On Wed, 4 Nov 2015, Marc Glisse wrote:

On Wed, 4 Nov 2015, Richard Biener wrote:

The following patch makes sure that CCP when it computes a lattice
value to UNDEFINED ends up replacing uses with default defs (and thus
removes such UNDEFINED producing defs).  This optimizes the testcase
below to

 <bb 2>:
 return _6(D);

in the first CCP.  Note this patch isn't mainly for the optimization
it does but for making it easier to discover cases where CCP gets
UNDEFINED wrong (similar to VRP2 re-using the range-info that is
still live on SSA names - that's to catch bogus range-info).

If the experiment works out (read: bootstrap / test completes
successfully) I'm going to enhance VRP and will also look at
how value-numbering could do a similar job.

Cool, the VN part might help with
https://gcc.gnu.org/ml/gcc-patches/2015-05/msg01556.html
:-)

Actually it "breaks" gcc.dg/tree-ssa/pr44133.c as it transforms

  <bb 2>:
  _2 = l_1(D) + -22;
  _4 = _2 + s$i_5(D);
  return _4;

into

  <bb 2>:
  return _6(D);

turning the warning of an uninitialized use of s$i_5(D) (aka s.i)
into a warning of an uninitialized use of '({anonymous})'.

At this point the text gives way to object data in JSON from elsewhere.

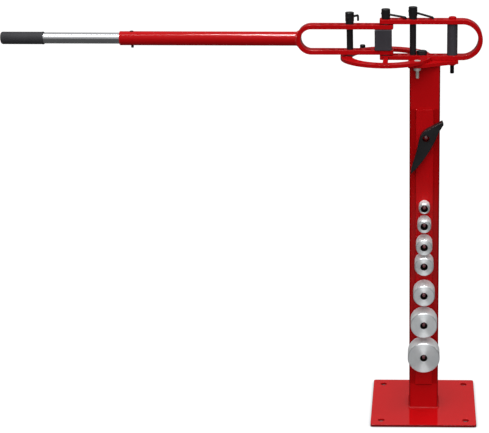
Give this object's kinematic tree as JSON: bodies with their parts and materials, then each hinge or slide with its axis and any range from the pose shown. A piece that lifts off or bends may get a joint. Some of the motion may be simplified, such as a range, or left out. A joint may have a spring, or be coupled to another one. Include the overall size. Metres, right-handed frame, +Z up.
{
  "type": "manual pipe bending machine",
  "caption": "Floor-standing manual pipe and bar bender: square post on a base plate, U-shaped frame with a swinging forked lever, lift-out pins, guide ring and stored round dies.",
  "frame": {"origin": "on the floor, under the axis of the square post, centre of the base plate's underside", "axes": "+Z up, +X to the viewer's right, away from the lever; -Y towards the viewer, the side with the dies"},
  "size_m": [1.098, 0.254, 0.9885],
  "materials": {
    "red_paint": "glossy red paint",
    "black_steel": "black oxide",
    "zinc_steel": "bright zinc",
    "turned_steel": "turned and plated",
    "bright_tube": "bright plated",
    "black_rubber": "matte rubber"
  },
  "bodies": {
    "stand": {"base_plate": "red_paint", "post_tube": "red_paint", "foot_weld": "red_paint", "holder_strip": "red_paint", "die_pegs": "red_paint", "wedge_peg": "red_paint", "top_plate": "red_paint", "frame_bar": "red_paint", "guide_ring": "red_paint", "ring_bolts": "zinc_steel", "ring_nuts": "zinc_steel", "pivot_washers": "zinc_steel", "spacer_tube": "black_steel", "spacer_bolt": "black_steel", "spacer_nut": "black_steel", "frame_bolt": "black_steel"},
    "handle": {"fork_bar": "red_paint", "handle_tube": "red_paint", "lock_pin": "black_steel"},
    "extension": {"inner_tube": "bright_tube", "hand_grip": "black_rubber"},
    "pivot_pin_body": {"pivot_pin": "black_steel", "pivot_pin_hook": "black_steel"},
    "frame_pin_body": {"frame_pin": "black_steel", "frame_pin_hook": "black_steel"},
    "fork_pin_body": {"fork_pin": "black_steel", "fork_pin_hook": "black_steel"},
    "block_body": {"spin_block": "black_steel"},
    "stop_pin_body": {"stop_pin": "black_steel"},
    "die_76_body": {"die_76": "turned_steel"},
    "die_64_body": {"die_64": "turned_steel"},
    "die_51_body": {"die_51": "turned_steel"},
    "die_44_body": {"die_44": "turned_steel"},
    "die_38_body": {"die_38": "turned_steel"},
    "die_32_body": {"die_32": "turned_steel"},
    "die_25_body": {"die_25": "turned_steel"},
    "wedge_body": {"wedge_blade": "black_steel"}
  },
  "joints": [
    {"name": "handle_swing", "type": "hinge", "parent": "stand", "child": "handle", "pos_m": [-0.089, 0, 0.915], "axis": [0, 0, 1], "range_deg": [-37, 150]},
    {"name": "handle_extend", "type": "slide", "parent": "handle", "child": "extension", "axis": [-1, 0, 0], "range_m": [0, 0.1]},
    {"name": "pivot_pin_lift", "type": "slide", "parent": "stand", "child": "pivot_pin_body", "axis": [0, 0, 1], "range_m": [0, 0.12]},
    {"name": "frame_pin_lift", "type": "slide", "parent": "stand", "child": "frame_pin_body", "axis": [0, 0, 1], "range_m": [0, 0.12]},
    {"name": "fork_pin_lift", "type": "slide", "parent": "handle", "child": "fork_pin_body", "axis": [0, 0, 1], "range_m": [0, 0.1]},
    {"name": "block_spin", "type": "hinge", "parent": "handle", "child": "block_body", "pos_m": [-0.089, 0, 0.915], "axis": [0, 0, 1], "continuous": true},
    {"name": "stop_pin_lift", "type": "slide", "parent": "stand", "child": "stop_pin_body", "axis": [0, 0, 1], "range_m": [0, 0.03]},
    {"name": "die_76_off", "type": "slide", "parent": "stand", "child": "die_76_body", "axis": [0, -1, 0], "range_m": [0, 0.06]},
    {"name": "die_64_off", "type": "slide", "parent": "stand", "child": "die_64_body", "axis": [0, -1, 0], "range_m": [0, 0.06]},
    {"name": "die_51_off", "type": "slide", "parent": "stand", "child": "die_51_body", "axis": [0, -1, 0], "range_m": [0, 0.06]},
    {"name": "die_44_off", "type": "slide", "parent": "stand", "child": "die_44_body", "axis": [0, -1, 0], "range_m": [0, 0.06]},
    {"name": "die_38_off", "type": "slide", "parent": "stand", "child": "die_38_body", "axis": [0, -1, 0], "range_m": [0, 0.06]},
    {"name": "die_32_off", "type": "slide", "parent": "stand", "child": "die_32_body", "axis": [0, -1, 0], "range_m": [0, 0.06]},
    {"name": "die_25_off", "type": "slide", "parent": "stand", "child": "die_25_body", "axis": [0, -1, 0], "range_m": [0, 0.06]},
    {"name": "wedge_off", "type": "slide", "parent": "stand", "child": "wedge_body", "axis": [0, -1, 0], "range_m": [0, 0.04]}
  ]
}
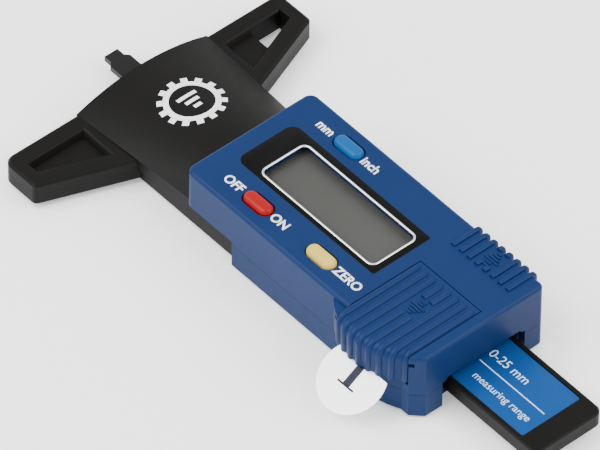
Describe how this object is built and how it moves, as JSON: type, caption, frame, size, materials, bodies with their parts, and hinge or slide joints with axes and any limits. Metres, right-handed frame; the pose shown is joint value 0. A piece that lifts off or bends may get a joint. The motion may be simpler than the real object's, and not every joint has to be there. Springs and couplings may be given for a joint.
{
  "type": "tire tread gauge",
  "caption": "Hand-held digital tread depth gauge: T-shaped foot, display housing, and a flat beam that slides through it and ends in a narrow probe.",
  "frame": {"origin": "middle of the flat back of the housing, on the plane that the gauge rests on", "axes": "+X from the measuring foot towards the sliding tail, +Y across the display towards the windowed wing, +Z out of the display"},
  "size_m": [0.1335, 0.07, 0.0172],
  "materials": {
    "black_plastic": "fine moulded grain",
    "blue_plastic": "satin moulded",
    "probe_black": "satin black coat",
    "steel": "plain",
    "brass": "rolled strip",
    "copper": "etched copper",
    "board_green": "solder mask",
    "chip_black": "epoxy",
    "window_clear": "clear acrylic",
    "display_grey": "blank reflective display",
    "zebra_rubber": "layered strip",
    "bezel_black": "printed film",
    "trim_silver": "silver print",
    "button_red": "satin",
    "button_blue": "satin",
    "button_yellow": "satin",
    "label_blue": "printed label",
    "film_white": "translucent film"
  },
  "bodies": {
    "housing": {"foot_upper_shell": "black_plastic", "foot_lower_shell": "black_plastic", "guide_channel": "black_plastic", "lcd_holder": "black_plastic", "battery_holder": "black_plastic", "housing_top": "blue_plastic", "housing_bottom": "blue_plastic", "foot_screws": "steel", "neck_screws": "steel", "case_screws": "steel", "board_screws": "steel", "stop_pin": "steel", "battery_cell": "steel", "contact_spring": "steel", "contact_clip": "steel", "button_domes": "steel", "gib_strip": "brass", "sensor_pads": "copper", "circuit_board": "board_green", "controller_chip": "chip_black", "display_window": "window_clear", "lcd_glass": "display_grey", "zebra_connectors": "zebra_rubber", "display_bezel": "bezel_black", "bezel_trim": "trim_silver"},
    "slider": {"beam": "black_plastic", "depth_probe": "probe_black", "probe_rivets": "steel", "scale_strip": "copper", "beam_label": "label_blue"},
    "power_key": {"power_button": "button_red"},
    "unit_key": {"unit_button": "button_blue"},
    "zero_key": {"zero_button": "button_yellow"},
    "door": {"battery_door": "blue_plastic"},
    "film": {"pull_tab": "film_white"}
  },
  "joints": [
    {"name": "beam_slide", "type": "slide", "parent": "housing", "child": "slider", "axis": [1, 0, 0], "range_m": [-0.015, 0.0104]},
    {"name": "power_press", "type": "slide", "parent": "housing", "child": "power_key", "axis": [0, 0, -1], "range_m": [0, 0.0006], "stiffness_N_per_m": 1200},
    {"name": "unit_press", "type": "slide", "parent": "housing", "child": "unit_key", "axis": [0, 0, -1], "range_m": [0, 0.0006], "stiffness_N_per_m": 1200},
    {"name": "zero_press", "type": "slide", "parent": "housing", "child": "zero_key", "axis": [0, 0, -1], "range_m": [0, 0.0006], "stiffness_N_per_m": 1200},
    {"name": "door_slide", "type": "slide", "parent": "housing", "child": "door", "axis": [0, -1, 0], "range_m": [0, 0.021]},
    {"name": "film_pull", "type": "slide", "parent": "housing", "child": "film", "axis": [0, -1, 0], "range_m": [0, 0.014]}
  ]
}
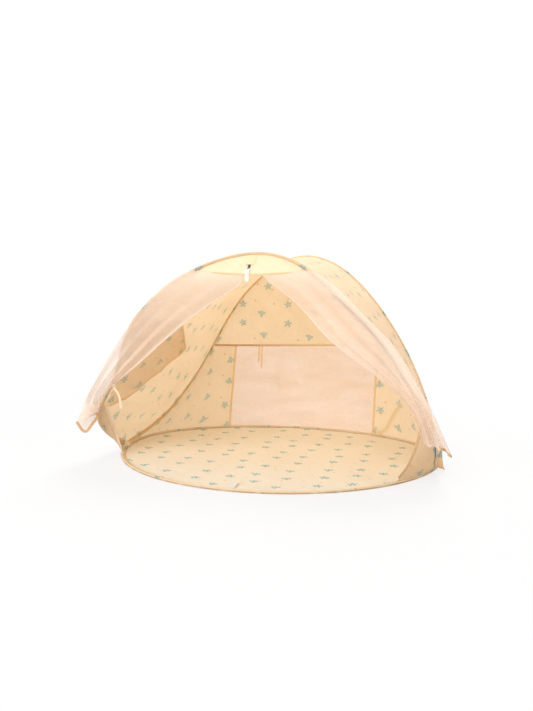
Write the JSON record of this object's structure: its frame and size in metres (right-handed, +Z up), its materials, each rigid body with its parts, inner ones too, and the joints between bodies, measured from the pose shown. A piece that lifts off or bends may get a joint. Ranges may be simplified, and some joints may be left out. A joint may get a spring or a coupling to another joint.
{
  "type": "beach tent",
  "caption": "Low pop-up beach tent with a round floor, two spring-wire arches, a printed canopy, a sheer back window and tied-back door curtains.",
  "frame": {"origin": "on the ground, at the middle of the floor ring's widest line, which lies 0.086 m nearer the front than the ring's middle", "axes": "+Z up; +X to the right of someone looking in at the door; +Y from the door to the back wall"},
  "size_m": [1.603, 1.2955, 0.9374],
  "materials": {
    "printed_cloth": "thin cream cotton with small scattered grey-teal and orange motifs",
    "sheer_voile": "sheer peach voile, slightly see-through",
    "plain_cream": "thin plain cream cotton",
    "brown_binding": "folded bias binding, orange-brown",
    "peach_tape": "peach twill tape",
    "white_tape": "white woven tape, bare",
    "spring_wire": "drawn spring-steel wire",
    "ferrule_steel": "crimped steel tube",
    "zip_metal": "dark enamelled metal"
  },
  "bodies": {
    "rear_half": {"floor_sheet": "printed_cloth", "floor_ring_sleeve": "printed_cloth", "floor_ring_wire": "spring_wire", "floor_ring_ferrule": "ferrule_steel", "rear_arch_sleeve": "printed_cloth", "rear_arch_wire_left": "spring_wire", "rear_arch_wire_right": "spring_wire", "arch_ring_ferrule": "ferrule_steel", "canopy": "printed_cloth", "inner_layer": "printed_cloth", "inner_layer_side_tape": "brown_binding", "inner_layer_foot_tape": "brown_binding", "back_upper_panel": "printed_cloth", "back_left_panel": "printed_cloth", "back_right_panel": "printed_cloth", "back_window": "sheer_voile", "window_top_tape": "brown_binding", "window_left_tape": "brown_binding", "window_right_tape": "brown_binding", "window_tie_a": "peach_tape", "window_tie_b": "peach_tape", "window_lower_tie": "peach_tape", "right_peg_tab": "printed_cloth", "left_foot_patch": "printed_cloth", "right_foot_patch": "printed_cloth"},
    "front_half": {"front_arch_sleeve": "printed_cloth", "front_arch_wire": "spring_wire", "front_valance": "plain_cream", "valance_patch": "plain_cream", "left_curtain": "sheer_voile", "left_curtain_hem": "brown_binding", "left_zip_tape": "peach_tape", "right_curtain": "sheer_voile", "right_curtain_hem": "brown_binding", "right_zip_tape": "peach_tape", "left_tie_tape": "peach_tape", "left_tie_knot": "peach_tape", "left_gusset": "printed_cloth", "left_gusset_tape": "peach_tape", "right_gusset": "printed_cloth", "right_gusset_tape": "brown_binding", "left_ring_loop": "white_tape", "floor_label": "white_tape", "zip_slider": "zip_metal"},
    "puller": {"zip_puller": "zip_metal", "zip_ribbon": "white_tape"}
  },
  "joints": [
    {"name": "front_fold", "type": "hinge", "parent": "rear_half", "child": "front_half", "pos_m": [0, -0.161, 0.022], "axis": [-1, 0, 0], "range_deg": [0, 50], "stiffness_Nm_per_rad": 4, "springref_deg": -14.32, "deforming": ["canopy", "inner_layer", "inner_layer_side_tape", "inner_layer_foot_tape", "floor_sheet", "floor_ring_sleeve", "floor_ring_wire"]},
    {"name": "zip_puller_swing", "type": "hinge", "parent": "front_half", "child": "puller", "pos_m": [-0.015, -0.45749, 0.88198], "axis": [-1, 0, 0], "range_deg": [0, 110]}
  ]
}
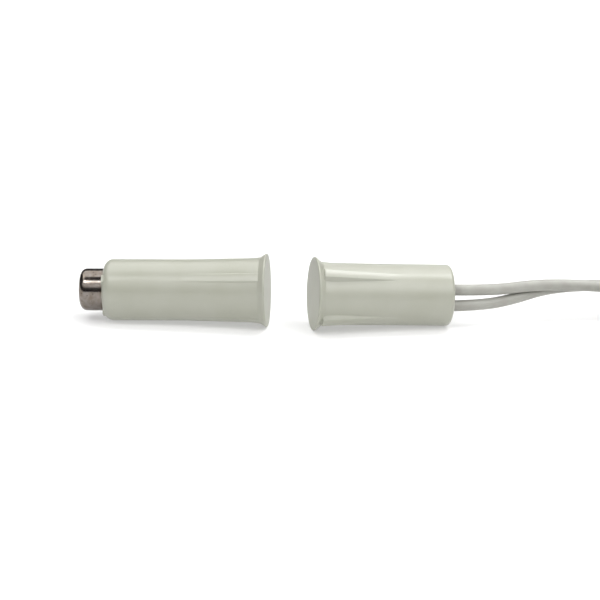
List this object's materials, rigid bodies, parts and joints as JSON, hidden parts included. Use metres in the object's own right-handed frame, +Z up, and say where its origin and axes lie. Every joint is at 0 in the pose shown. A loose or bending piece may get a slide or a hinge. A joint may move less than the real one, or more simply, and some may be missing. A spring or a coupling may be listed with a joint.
{
  "type": "recessed magnetic contact",
  "caption": "Recessed magnetic door or window contact: a magnet in a flared plastic barrel, and a reed switch potted in a matching barrel with wire leads.",
  "frame": {"origin": "on the surface, under the middle of the two halves", "axes": "+X from the magnet half to the switch half and on to the leads, +Z up"},
  "size_m": [0.1041, 0.0276, 0.011],
  "materials": {
    "housing_plastic": "moulded, satin gloss",
    "magnet_plating": "nickel plated, drawn",
    "adhesive": "cured glue",
    "potting": "cast resin",
    "capsule_glass": "drawn tube, sealed ends",
    "reed_metal": "nickel iron",
    "solder": "tin solder",
    "copper": "bare stranded copper",
    "wire_jacket": "soft insulation",
    "tie_plastic": "coated wire tie",
    "tinned_strand": "tinned strands"
  },
  "bodies": {
    "root": {"magnet_housing": "housing_plastic", "bar_magnet": "magnet_plating", "magnet_adhesive": "adhesive", "switch_housing": "housing_plastic", "potting_compound": "potting", "reed_capsule": "capsule_glass", "front_reed": "reed_metal", "rear_reed": "reed_metal", "front_solder_joint": "solder", "rear_solder_joint": "solder", "front_wire_conductor": "copper", "rear_wire_conductor": "copper", "front_wire_insulation": "wire_jacket", "rear_wire_insulation": "wire_jacket", "front_wire_run": "wire_jacket", "rear_wire_run": "wire_jacket", "wire_coil": "wire_jacket", "coil_tie": "tie_plastic", "front_wire_tip": "tinned_strand", "rear_wire_tip": "tinned_strand"}
  },
  "joints": []
}
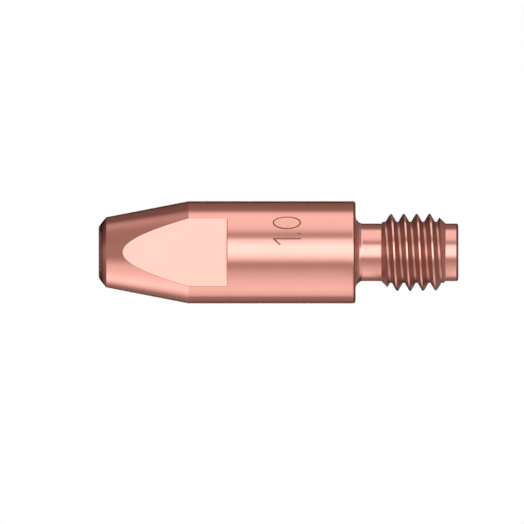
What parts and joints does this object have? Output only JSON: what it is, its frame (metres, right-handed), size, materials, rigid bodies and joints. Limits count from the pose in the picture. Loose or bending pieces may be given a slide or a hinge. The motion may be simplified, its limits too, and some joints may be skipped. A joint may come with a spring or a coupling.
{
  "type": "welding contact tip",
  "caption": "Copper contact tip for a gas-shielded welding torch: threaded shank, straight body, tapered nose with two wrench flats and a stepped wire bore.",
  "frame": {"origin": "centre of the rear face of the threaded end, on the tip's axis", "axes": "+Z along the tip's axis, from the threaded end to the nose; +Y and -Y are the normals of the two wrench flats; +X is across the flats' width"},
  "size_m": [0.008, 0.008, 0.028],
  "materials": {
    "copper": "satin"
  },
  "bodies": {
    "root": {"contact_tip": "copper"}
  },
  "joints": []
}
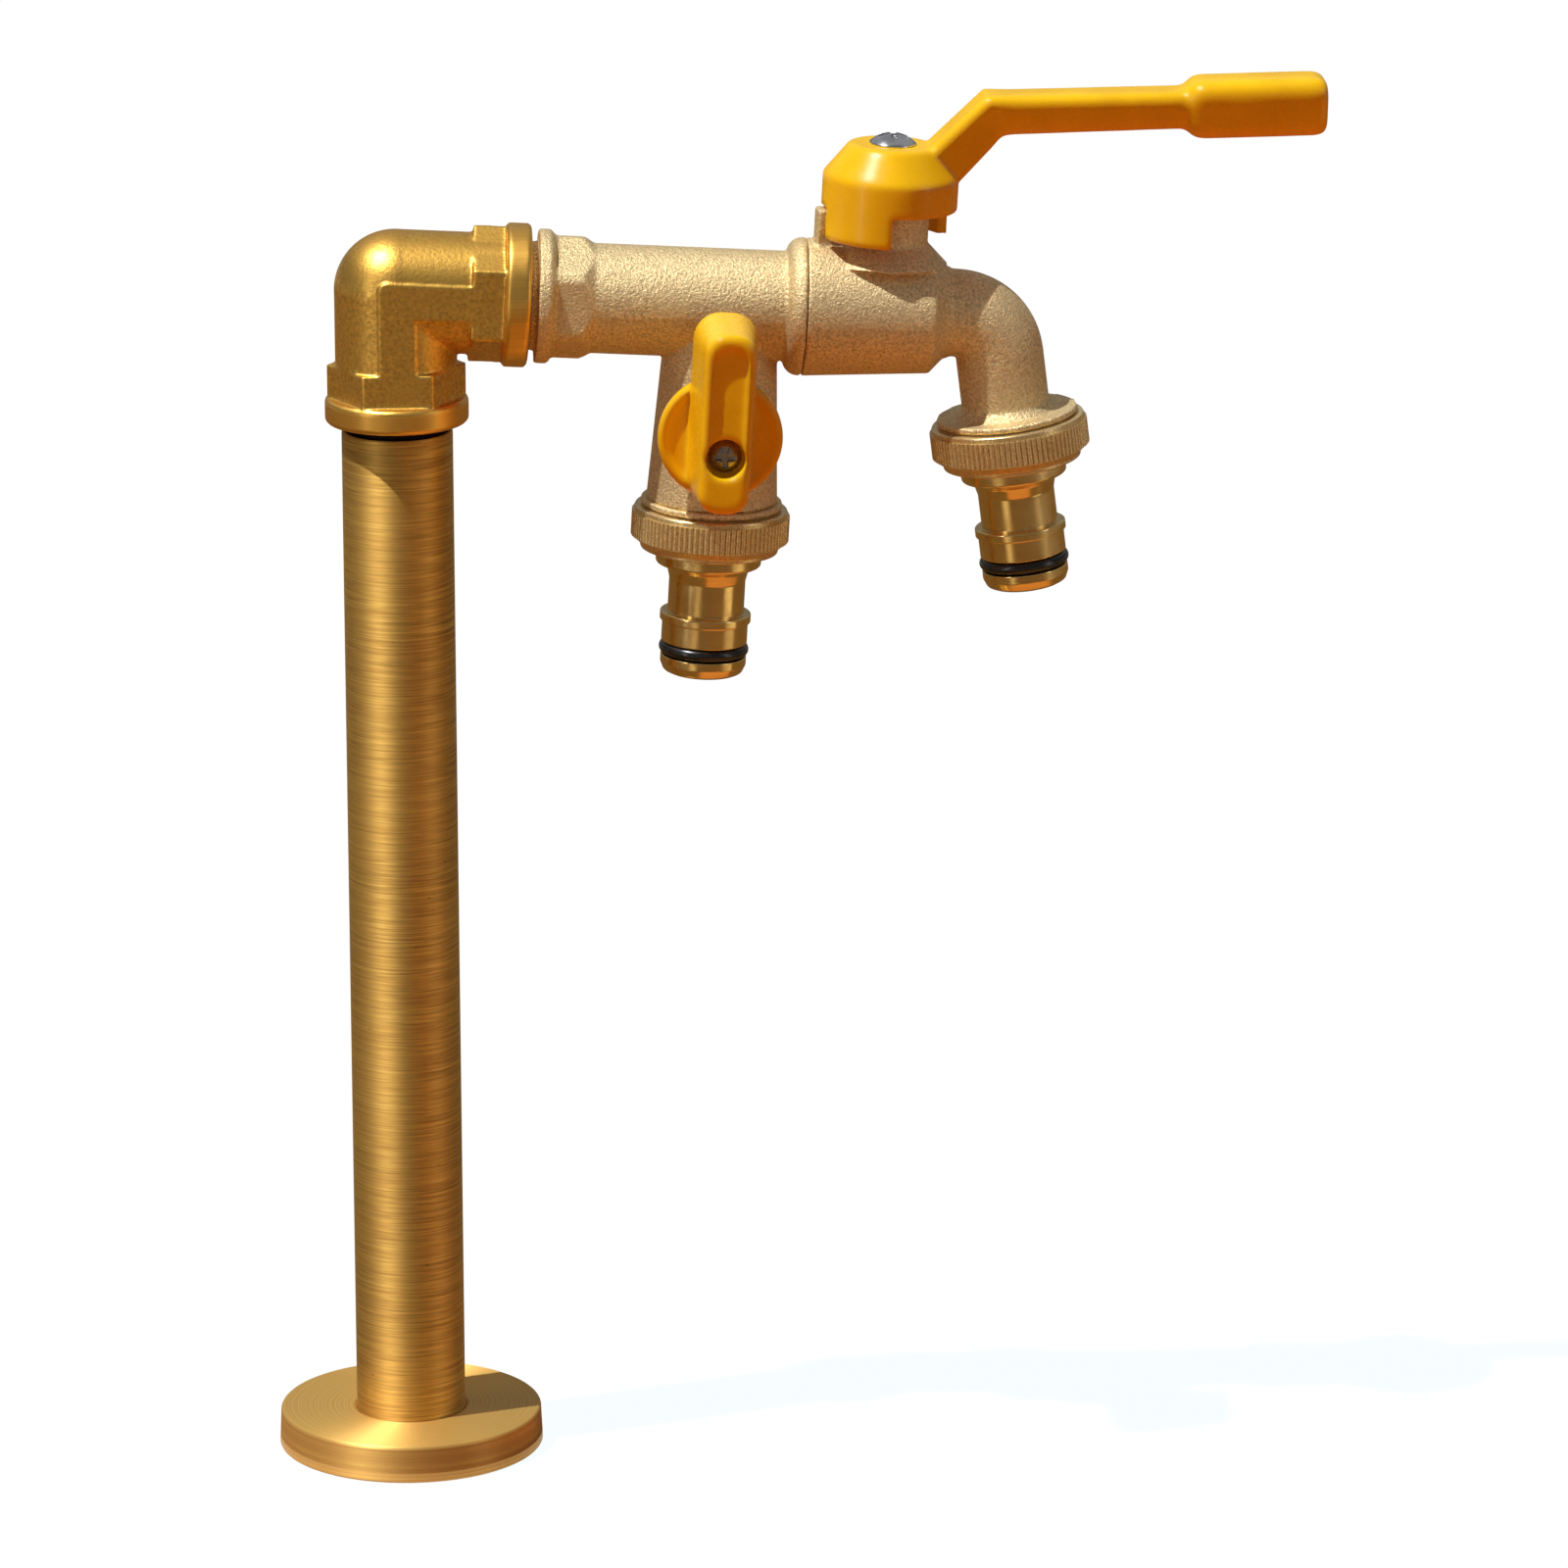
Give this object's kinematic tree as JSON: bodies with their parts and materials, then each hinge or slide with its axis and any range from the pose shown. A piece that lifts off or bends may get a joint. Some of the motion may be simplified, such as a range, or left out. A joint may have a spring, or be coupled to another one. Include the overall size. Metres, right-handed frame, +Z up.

So I wonder if a better approach is to handle UNDEFINED differently
during propagation (now that we can propagate copies) and make
the value of _4 not UNDEFINED but a copy of (one of) the operand
that makes it undefined.  Thus we'd turn the above into

  <bb 2>:
  return s$i_5(D);

there is the chance that the warnings resulting from this will
be confusing (warning for an uninitialized use of sth far away
from its actual use).  Of course the above propagation is also
cheaper to implement (apart from the choice you have when
seeing x_1(D) + y_2(D) - which one do you pick and retain
the warning for?)

Ok, it's actually _not_ easy.  The operand might not have the
correct type after all and we'll introduce a not fully propagated
lattice that way (the 'copy' value would have a lattice value
of UNDEFINED).

If you create a new variable (that _6 is a default value for), you could also give it the same name (gcc may append .1) and location as s.i, even if the type differs. It wouldn't be perfect (might be too much of a hack for gcc), but should be more readable than '({anonymous})'. Hmm, I now realize that it doesn't really help, because you would have to maintain somehow the information of which variable's name to copy, and that's what you are saying is hard :-( Sorry for the useless comment.